>>>

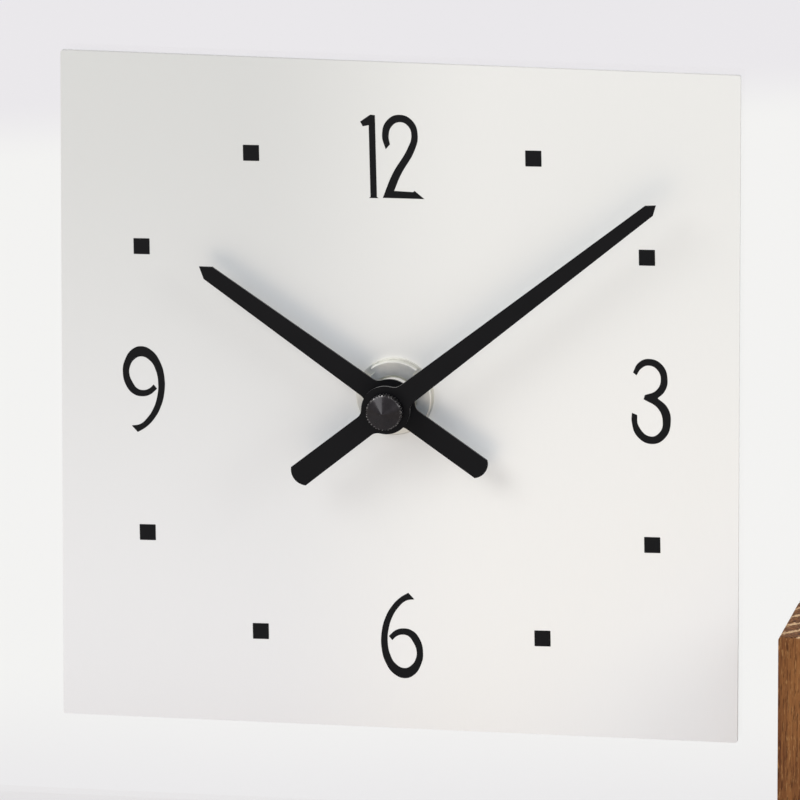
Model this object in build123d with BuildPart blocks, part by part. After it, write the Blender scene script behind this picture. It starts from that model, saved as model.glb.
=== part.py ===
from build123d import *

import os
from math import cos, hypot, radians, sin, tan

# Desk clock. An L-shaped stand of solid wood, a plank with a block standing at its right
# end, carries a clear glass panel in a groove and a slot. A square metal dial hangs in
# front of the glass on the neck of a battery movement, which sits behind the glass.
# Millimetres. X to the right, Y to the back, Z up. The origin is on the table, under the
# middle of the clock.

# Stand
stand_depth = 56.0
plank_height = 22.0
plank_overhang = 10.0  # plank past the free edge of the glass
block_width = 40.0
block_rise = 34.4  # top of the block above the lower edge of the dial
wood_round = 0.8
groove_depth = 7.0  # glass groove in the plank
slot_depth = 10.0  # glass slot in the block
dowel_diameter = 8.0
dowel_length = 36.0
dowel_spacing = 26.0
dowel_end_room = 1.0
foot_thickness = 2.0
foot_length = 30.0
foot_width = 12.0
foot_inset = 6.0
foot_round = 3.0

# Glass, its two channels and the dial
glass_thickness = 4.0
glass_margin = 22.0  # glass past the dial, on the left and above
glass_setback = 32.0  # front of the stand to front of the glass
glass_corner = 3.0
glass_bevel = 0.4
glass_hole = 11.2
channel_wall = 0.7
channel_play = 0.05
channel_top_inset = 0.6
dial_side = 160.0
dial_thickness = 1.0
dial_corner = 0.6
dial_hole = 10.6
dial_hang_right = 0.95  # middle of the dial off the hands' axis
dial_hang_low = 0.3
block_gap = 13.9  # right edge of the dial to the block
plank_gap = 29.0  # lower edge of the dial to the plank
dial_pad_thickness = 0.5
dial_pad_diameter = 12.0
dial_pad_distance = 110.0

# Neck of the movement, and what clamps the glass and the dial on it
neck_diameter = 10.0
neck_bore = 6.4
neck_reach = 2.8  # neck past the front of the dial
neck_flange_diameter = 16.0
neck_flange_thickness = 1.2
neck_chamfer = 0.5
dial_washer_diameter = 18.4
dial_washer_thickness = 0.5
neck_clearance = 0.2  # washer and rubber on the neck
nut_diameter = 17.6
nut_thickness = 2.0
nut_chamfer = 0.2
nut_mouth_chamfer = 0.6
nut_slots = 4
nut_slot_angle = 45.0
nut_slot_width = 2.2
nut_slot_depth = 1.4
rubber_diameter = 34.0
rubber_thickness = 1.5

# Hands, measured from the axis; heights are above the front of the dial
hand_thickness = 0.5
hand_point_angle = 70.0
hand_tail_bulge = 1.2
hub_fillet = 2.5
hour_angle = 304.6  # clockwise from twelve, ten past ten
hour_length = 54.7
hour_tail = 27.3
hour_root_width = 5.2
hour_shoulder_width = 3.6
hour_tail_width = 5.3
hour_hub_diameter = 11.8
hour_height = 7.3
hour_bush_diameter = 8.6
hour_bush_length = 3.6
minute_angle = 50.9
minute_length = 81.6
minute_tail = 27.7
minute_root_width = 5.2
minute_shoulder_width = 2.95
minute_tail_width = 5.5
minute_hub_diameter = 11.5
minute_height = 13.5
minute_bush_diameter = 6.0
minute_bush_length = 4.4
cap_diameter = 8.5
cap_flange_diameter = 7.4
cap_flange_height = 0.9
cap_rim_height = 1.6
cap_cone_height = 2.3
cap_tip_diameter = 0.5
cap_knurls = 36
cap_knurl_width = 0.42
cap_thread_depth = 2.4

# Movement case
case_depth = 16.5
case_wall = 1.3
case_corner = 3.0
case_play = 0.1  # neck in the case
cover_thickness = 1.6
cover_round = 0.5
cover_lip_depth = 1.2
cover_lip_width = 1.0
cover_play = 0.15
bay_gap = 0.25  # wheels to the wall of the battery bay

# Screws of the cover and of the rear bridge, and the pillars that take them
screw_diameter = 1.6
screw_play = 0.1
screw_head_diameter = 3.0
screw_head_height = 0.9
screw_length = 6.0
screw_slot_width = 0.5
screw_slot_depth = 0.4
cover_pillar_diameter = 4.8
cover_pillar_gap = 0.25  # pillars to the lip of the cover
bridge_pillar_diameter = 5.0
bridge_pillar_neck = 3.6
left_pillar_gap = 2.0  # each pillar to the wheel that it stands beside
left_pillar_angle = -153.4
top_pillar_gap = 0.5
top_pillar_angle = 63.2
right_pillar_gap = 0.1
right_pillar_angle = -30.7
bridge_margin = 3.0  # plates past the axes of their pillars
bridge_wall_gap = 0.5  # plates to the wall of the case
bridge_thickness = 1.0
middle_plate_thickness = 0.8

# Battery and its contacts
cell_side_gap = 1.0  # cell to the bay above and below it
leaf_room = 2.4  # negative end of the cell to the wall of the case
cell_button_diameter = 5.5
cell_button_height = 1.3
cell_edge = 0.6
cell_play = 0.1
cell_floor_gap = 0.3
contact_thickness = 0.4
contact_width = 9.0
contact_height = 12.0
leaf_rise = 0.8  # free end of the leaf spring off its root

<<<

▸ Task instructions
Starting at the first line of the material above, reproduce each line exactly up to and including the line with "# middle of the clock.".

▸ Solution for this task
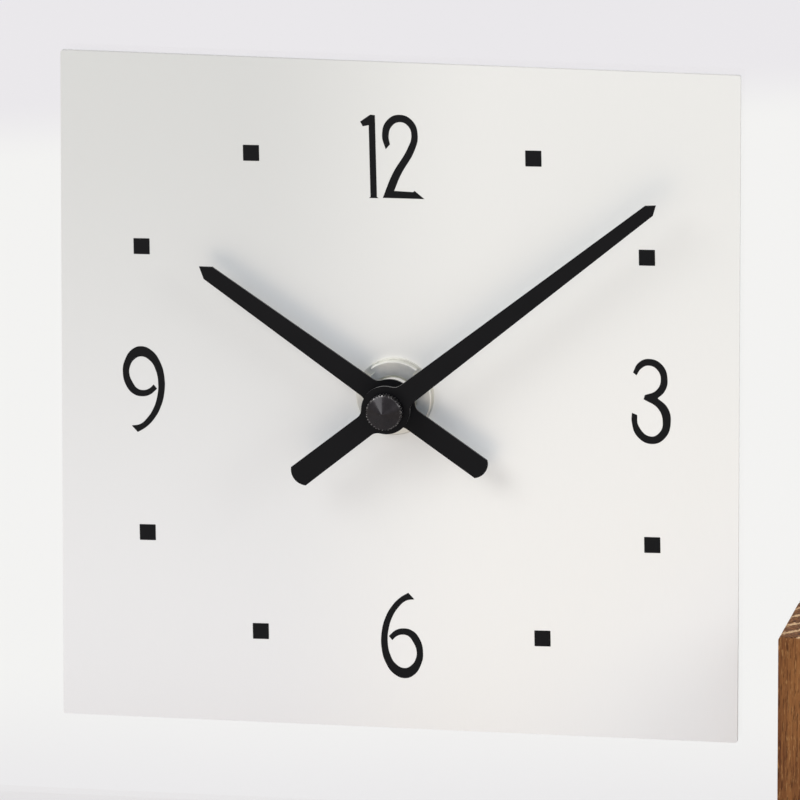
Model this object in build123d with BuildPart blocks, part by part. After it, write the Blender scene script behind this picture. It starts from that model, saved as model.glb.
=== part.py ===
from build123d import *

import os
from math import cos, hypot, radians, sin, tan

# Desk clock. An L-shaped stand of solid wood, a plank with a block standing at its right
# end, carries a clear glass panel in a groove and a slot. A square metal dial hangs in
# front of the glass on the neck of a battery movement, which sits behind the glass.
# Millimetres. X to the right, Y to the back, Z up. The origin is on the table, under the
# middle of the clock.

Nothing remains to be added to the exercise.